Francois Truffaut (1932-84), first a film critic and then a director himself whose credits include THE 400 BLOWS, JULES AND JIM, and THE WILD CHILD, reportedly told Gene Siskel in a 1973 interview, “I find that violence is very ambiguous in movies. For example, some films claim to be anti-war, but I don’t think I’ve really seen an anti-war film. Every film about war ends up being pro-war.”

Anyway, Truffaut became famous for saying “There’s no such thing as an anti-war film”; for example Roger Ebert used it when reviewing PLATOON. The actual original Truffaut anti-war film quote seems to be quite elusive.

The thinking behind the quote (whether Truffaut said it or not) is that movies glorify whatever behaviors are being shown or war movies make war seem attractive, glamorous, et cetera, basically cinematic propaganda that’s an upgrade on what Paul’s school teacher tells generations of young men in the classroom.

On that train of thought, it makes ALL QUIET ON THE WESTERN FRONT pro-war rather than anti-war, despite any noble intentions and whatever dialogue comes out of the characters’ mouths.

However, ALL QUIET ON THE WESTERN FRONT definitely had an impact on Lew Ayres, the 22-year-old actor who played Paul.

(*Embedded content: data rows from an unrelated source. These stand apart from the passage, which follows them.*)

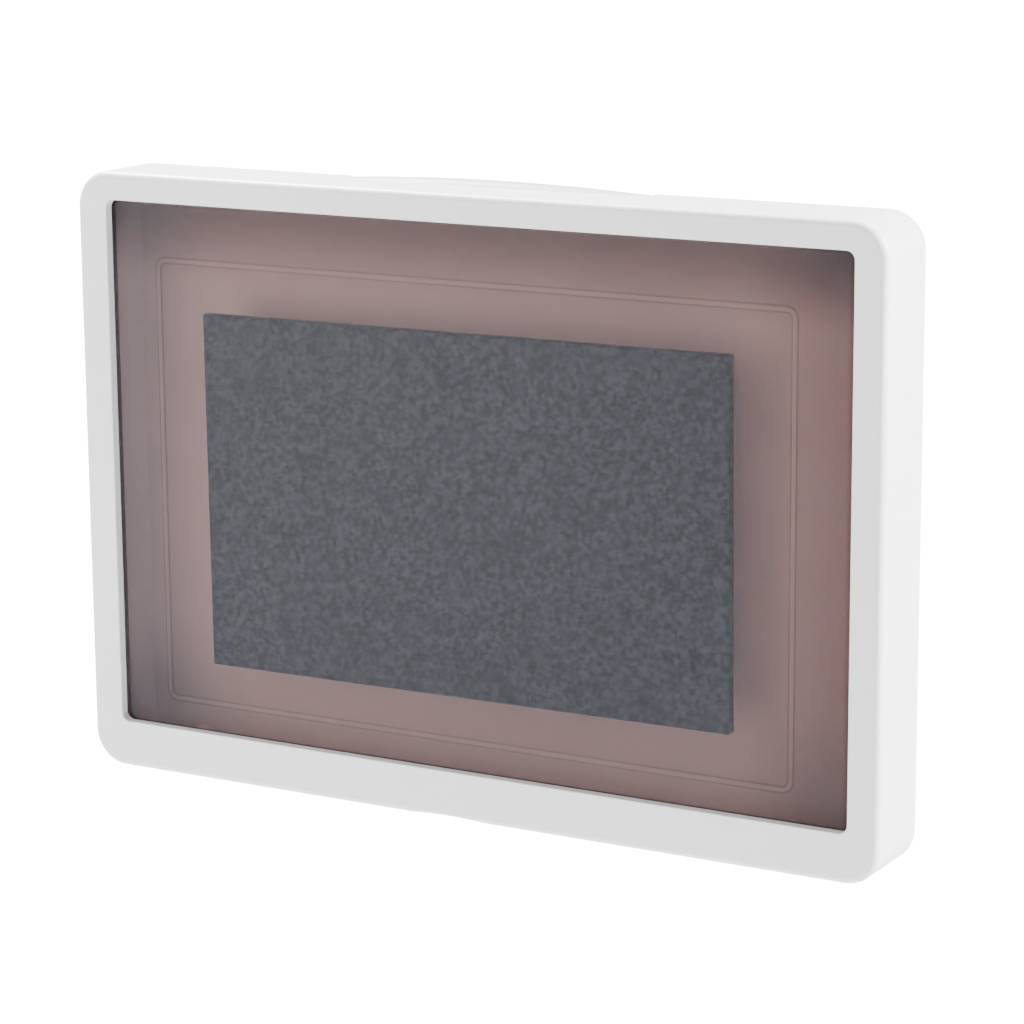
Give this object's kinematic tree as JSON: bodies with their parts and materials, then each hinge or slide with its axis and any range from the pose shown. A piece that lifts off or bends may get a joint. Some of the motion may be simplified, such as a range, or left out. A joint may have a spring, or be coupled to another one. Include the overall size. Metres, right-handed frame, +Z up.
{
  "type": "wall phone box",
  "caption": "Wall-mounted box that holds a phone behind a tinted touch film: a deep frame that flips up on a top hinge over a shallow tray, which swivels on a slide-off bracket.",
  "frame": {"origin": "centre of the wall face, the back of the adhesive pad, on the swivel's axis", "axes": "+X right along the box's width, +Z up, +Y into the wall, the film faces -Y"},
  "size_m": [0.205, 0.0332, 0.1442],
  "materials": {
    "cover_white": "satin white moulding",
    "tray_white": "satin white moulding",
    "tinted_film": "translucent mauve film",
    "frame_grey": "matt grey",
    "black_tape": "matt black",
    "seal_rubber": "matt",
    "foam": "fine-celled foam with a felted face",
    "pad_tape": "matt",
    "steel": "machined",
    "magnet": "nickel plated",
    "bush": "turned",
    "mount_grey": "fine texture",
    "adhesive": "soft foam tape"
  },
  "bodies": {
    "bracket": {"wall_bracket": "mount_grey", "adhesive_pad": "adhesive"},
    "shoe": {"slide_shoe": "mount_grey", "friction_ring": "seal_rubber", "thrust_washer": "steel", "centre_screw": "steel"},
    "tray": {"rear_tray": "tray_white", "rim_seal": "seal_rubber", "foam_pad": "foam", "pad_tape": "pad_tape", "hinge_pin": "steel", "tray_magnets": "magnet", "swivel_hub": "mount_grey", "hub_screws": "steel"},
    "cover": {"front_cover": "cover_white", "film_tape": "black_tape", "touch_film": "tinted_film", "film_frame": "frame_grey", "frame_screws": "steel", "cover_magnets": "magnet", "hinge_bushes": "bush"}
  },
  "joints": [
    {"name": "lift_off", "type": "slide", "parent": "bracket", "child": "shoe", "axis": [0, 0, 1], "range_m": [0, 0.04]},
    {"name": "swivel", "type": "hinge", "parent": "shoe", "child": "tray", "pos_m": [0, -0.012, 0], "axis": [0, 1, 0], "range_deg": [-90, 90]},
    {"name": "cover_hinge", "type": "hinge", "parent": "tray", "child": "cover", "pos_m": [0, -0.0162, 0.0685], "axis": [-1, 0, 0], "range_deg": [0, 105]}
  ]
}
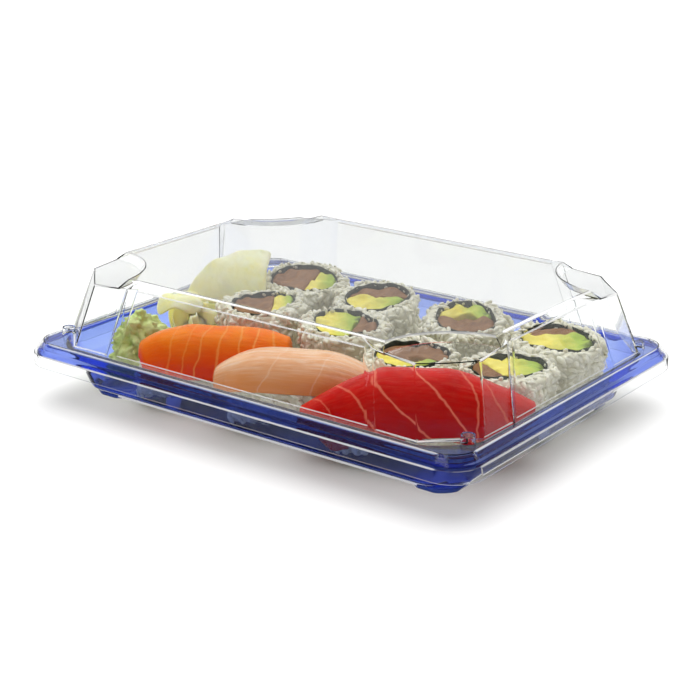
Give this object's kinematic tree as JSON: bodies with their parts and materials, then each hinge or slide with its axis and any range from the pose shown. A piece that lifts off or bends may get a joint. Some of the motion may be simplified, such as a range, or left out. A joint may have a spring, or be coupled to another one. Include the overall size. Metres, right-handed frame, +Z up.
{
  "type": "takeaway sushi tray",
  "caption": "Rectangular blue plastic takeaway tray with corner feet and a clear press-on dome lid, filled with inside-out rolls, nigiri, pickled ginger and wasabi.",
  "frame": {"origin": "middle of the footprint, on the plane the four feet stand on", "axes": "+X along the tray's long side, +Y along its short side towards the two rows of rolls, +Z up; the nigiri lie along the -Y side"},
  "size_m": [0.199, 0.148, 0.05],
  "materials": {
    "tray_plastic": "glossy, slightly translucent blue",
    "lid_plastic": "clear, glossy",
    "rice": "moist cooked grains",
    "nori": "dark, slightly moist",
    "roll_tuna": "moist",
    "avocado": "smooth, soft",
    "salmon": "moist, satin",
    "whitefish": "moist, satin",
    "tuna": "moist, satin",
    "wasabi": "grainy paste",
    "ginger": "wet, slightly translucent"
  },
  "bodies": {
    "root": {"tray": "tray_plastic", "lid": "lid_plastic", "roll_1_rice": "rice", "roll_1_nori": "nori", "roll_1_tuna": "roll_tuna", "roll_1_avocado": "avocado", "roll_2_rice": "rice", "roll_2_nori": "nori", "roll_2_tuna": "roll_tuna", "roll_2_avocado": "avocado", "roll_3_rice": "rice", "roll_3_nori": "nori", "roll_3_tuna": "roll_tuna", "roll_3_avocado": "avocado", "roll_4_rice": "rice", "roll_4_nori": "nori", "roll_4_tuna": "roll_tuna", "roll_4_avocado": "avocado", "roll_5_rice": "rice", "roll_5_nori": "nori", "roll_5_tuna": "roll_tuna", "roll_5_avocado": "avocado", "roll_6_rice": "rice", "roll_6_nori": "nori", "roll_6_tuna": "roll_tuna", "roll_6_avocado": "avocado", "roll_7_rice": "rice", "roll_7_nori": "nori", "roll_7_tuna": "roll_tuna", "roll_7_avocado": "avocado", "roll_8_rice": "rice", "roll_8_nori": "nori", "roll_8_tuna": "roll_tuna", "roll_8_avocado": "avocado", "nigiri_salmon_rice": "rice", "nigiri_salmon_slice": "salmon", "nigiri_whitefish_rice": "rice", "nigiri_whitefish_slice": "whitefish", "nigiri_tuna_rice": "rice", "nigiri_tuna_slice": "tuna", "wasabi": "wasabi", "ginger_heap": "ginger", "ginger_slice_1": "ginger", "ginger_slice_2": "ginger"}
  },
  "joints": []
}
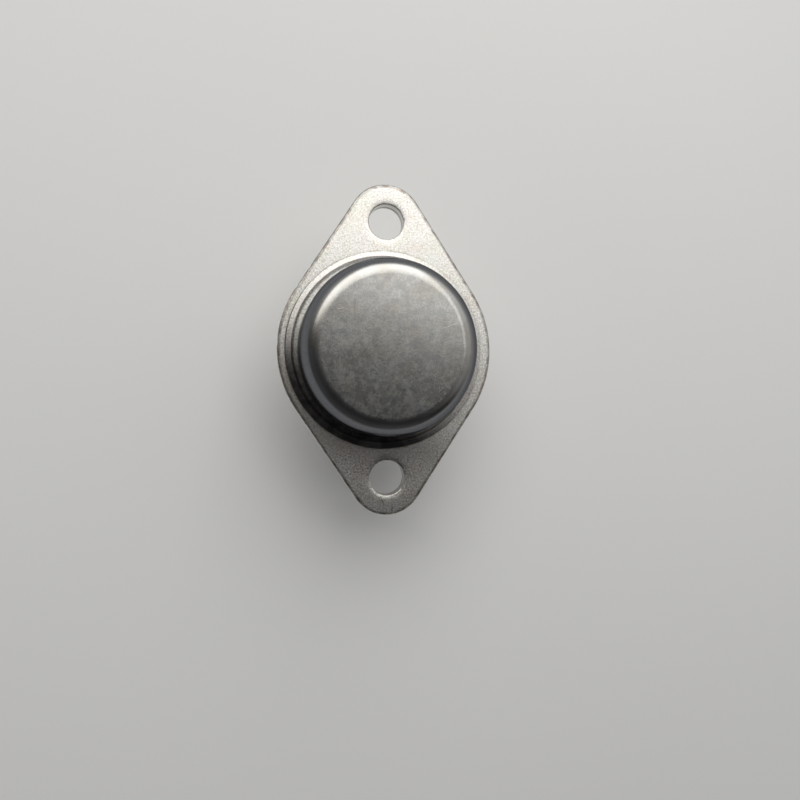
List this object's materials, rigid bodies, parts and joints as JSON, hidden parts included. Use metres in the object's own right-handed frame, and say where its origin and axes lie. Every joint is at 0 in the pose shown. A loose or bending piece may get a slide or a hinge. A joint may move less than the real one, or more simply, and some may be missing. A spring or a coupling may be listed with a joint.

Ayres became a conscientious objector during World War II, basing it on his pacifism. Ayres said, “To me, war was the greatest sin. I couldn’t bring myself to kill other men,” and he told the draft board in Beverly Hills, “Don’t think I am trying to save my neck. I would like to be of service to my country in a constructive way and not a destructive way.”

Since Ayres did not belong to any organized religion and did not have any formal religious training, he faced long odds in being classified a CO. The draft board deliberated on Ayres’ case for months and they mistakenly classified him IV-E, meaning that he objected to all military service. Ayres preferred to be I-A-O, meaning that he could have noncombatant military service like the medical corps he most desired. The draft board assigned the IV-E Ayres to a labor camp in Wyeth, Oregon.

The public, especially the Hollywood community, hit Ayres with a major wave of backlash. Of course, this was early 1942, months after Pearl Harbor and months after the United States surrendered neutrality and joined World War II against the Axis powers (basically Germany, Italy, and Japan). It looked extremely bad for a Hollywood actor to be a conscientious objector.

A soldier, though, wrote a letter of support to Time, “Lew Ayres, instead of being detrimental to our public good, is indicative of what the American people wrote into their Bill of Rights and what we fight our wars about, the right to freedom in a democracy.”

Over a month later, the draft board reclassified Ayres I-A-O.

Ayres received the assignment to the medical corps that he desired. He served 3 1/2 years in the medical corps and earned three battle stars.

In a story called “The ‘Good’ Conscientious Objector Lew Ayres,” writer Joseph Connor quoted Ayres on his experiences, “I had imagined that war was a horrible thing. But it actually surpassed anything I’d dreamed of. It’s bad enough in the field, where soldiers expect cruelty and death; but in cities, among helpless civilians, the picture is far worse.”

Ayres said that he found it the most difficult to attend to children with bullet holes in them.